▸ **THE TASK**: Would you copy out the whole listing exactly as given?

▸ **DATA EXTRACT**:
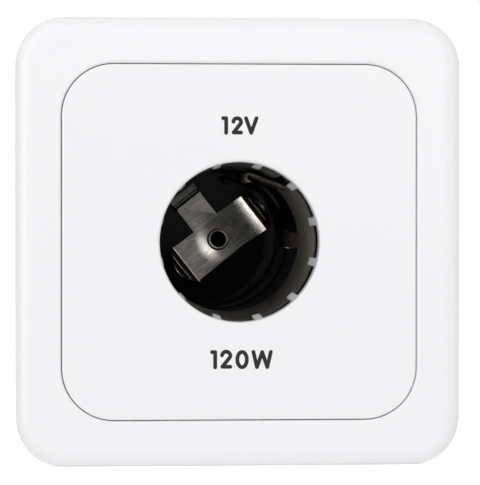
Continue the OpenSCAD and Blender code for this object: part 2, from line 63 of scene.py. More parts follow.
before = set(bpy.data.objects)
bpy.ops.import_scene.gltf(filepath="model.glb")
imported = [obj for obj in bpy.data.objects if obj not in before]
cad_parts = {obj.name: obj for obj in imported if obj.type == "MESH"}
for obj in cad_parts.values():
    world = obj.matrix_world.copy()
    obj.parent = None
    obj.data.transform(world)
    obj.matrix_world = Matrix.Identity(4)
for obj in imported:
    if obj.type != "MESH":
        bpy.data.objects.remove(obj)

▸ **TASK ANSWER**:
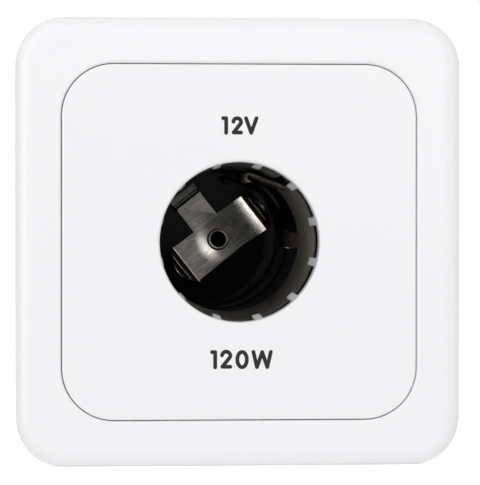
Continue the OpenSCAD and Blender code for this object: part 2, from line 63 of scene.py. More parts follow.
before = set(bpy.data.objects)
bpy.ops.import_scene.gltf(filepath="model.glb")
imported = [obj for obj in bpy.data.objects if obj not in before]
cad_parts = {obj.name: obj for obj in imported if obj.type == "MESH"}
for obj in cad_parts.values():
    world = obj.matrix_world.copy()
    obj.parent = None
    obj.data.transform(world)
    obj.matrix_world = Matrix.Identity(4)
for obj in imported:
    if obj.type != "MESH":
        bpy.data.objects.remove(obj)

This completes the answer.